Limitations & Future Work¶
- At very low bitrates (<0.01 bpp), latent-only conditioning may be insufficient; auxiliary text priors could be beneficial.
- Training uses only 150K images; larger-scale data may yield further improvements.
- Joint fine-tuning of the encoder is unexplored; the current frozen-encoder setup leaves theoretical room for improvement.
- Adversarial distillation techniques (e.g., ADD) have not been integrated and could further enhance perceptual realism.
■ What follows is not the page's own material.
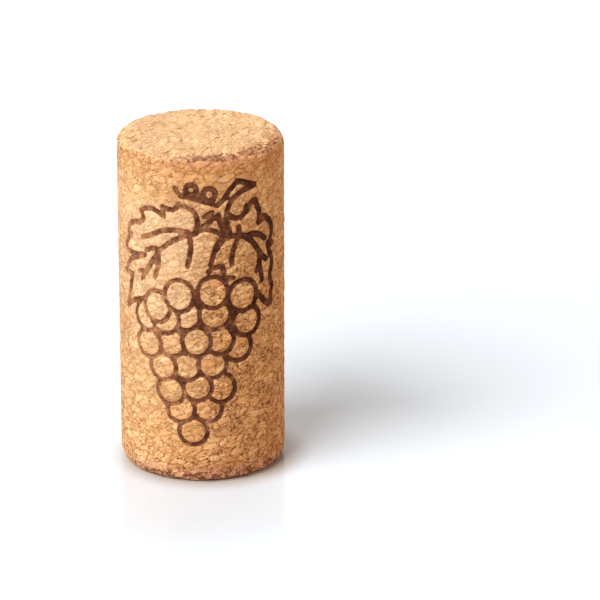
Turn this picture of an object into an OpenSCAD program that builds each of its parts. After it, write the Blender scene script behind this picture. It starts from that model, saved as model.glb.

- Semantic consistency at low bitrates remains an area for improvement.
Related Work & Insights¶
- vs. StableCodec: Both perform single-step diffusion compression, but StableCodec uses U-Net diffusion in f8 space, whereas DiT-IC uses a DiT in the deep f32 space—yielding a 25× speedup at 4096² resolution.
- vs. ResULIC: DiT-IC achieves better BD-rate while reducing from 4 steps to 1, validating the sufficiency of single-step reconstruction.
- vs. OSCAR: OSCAR maps image-level bitrate to a global timestep; DiT-IC extends this to pixel-level variance-to-timestep mapping with finer granularity.
- Insights: The "alignment" paradigm is worth extending to other low-level vision tasks such as super-resolution and inpainting; the self-distillation approach offers a useful reference for accelerating diffusion inference more broadly.
Rating¶
- Novelty: ⭐⭐⭐⭐ First DiT-based image compression framework; all three alignment mechanisms are creative, and the variance-to-timestep mapping is intuitively elegant.
- Experimental Thoroughness: ⭐⭐⭐⭐⭐ Three datasets, multiple metrics, multiple baselines, ablation studies, user study, latency analysis, and resolution generalization evaluation.
- Writing Quality: ⭐⭐⭐⭐ Every design choice is supported by ablation; figures are intuitive and the structure is clear.
- Value: ⭐⭐⭐⭐⭐ Single-step, low-latency, low-memory SOTA perceptual compression with genuine deployment potential.